Testing, limits on gathering types and sizes, and a mask requirement, at least in certain situations, could still be imposed, and the college is evaluating whether to make vaccination mandatory for students.

Mount Holyoke College

Mount Holyoke College will return to a full residential experience this fall, with in-person instruction and a 15-week semester format, including semester-long courses, according to a memo that was sent to students.

While faculty and students are expected to be together in the campus learning environment, some changes may be necessary to protect health and safety, according to college spokeswoman Christian Feuerstein.

This spring, about 60% of the 2,190 undergraduates are on campus following a fall semester in which students were entirely remote.

Improved public access to vaccines, declining infection rates in many states, and the college’s success in resuming residential operations without major outbreaks of illness make this possible.

More information about the semester dates, fall registration and summer advising are still to come.

Hampshire College

Due to its already small enrollment, Hampshire College has had all of its nearly 600 students on campus throughout both semesters of the 2020-2021 academic year.

Like the other area colleges, a student experience that looks much like pre-pandemic times is anticipated this fall.

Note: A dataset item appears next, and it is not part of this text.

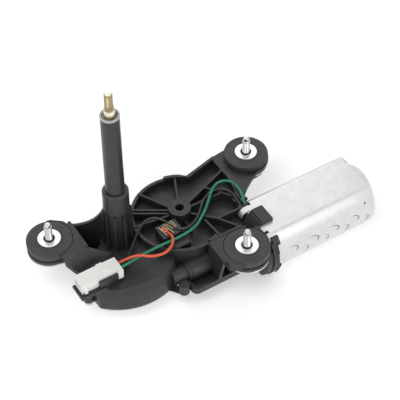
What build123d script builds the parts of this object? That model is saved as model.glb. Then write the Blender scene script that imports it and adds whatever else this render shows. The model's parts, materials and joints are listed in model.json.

“While remaining vigilant about the safety needs of our community and aligned with public health guidance and practices, we are confident that Hampshire will be able to provide fully in-person courses, residential living, campus amenities, co-curricular activities and services in the coming academic year,” wrote Christoph Cox, dean of the faculty and vice president for academic affairs, and Zauyah Waite, vice president for student affairs and dean of students, in a March letter.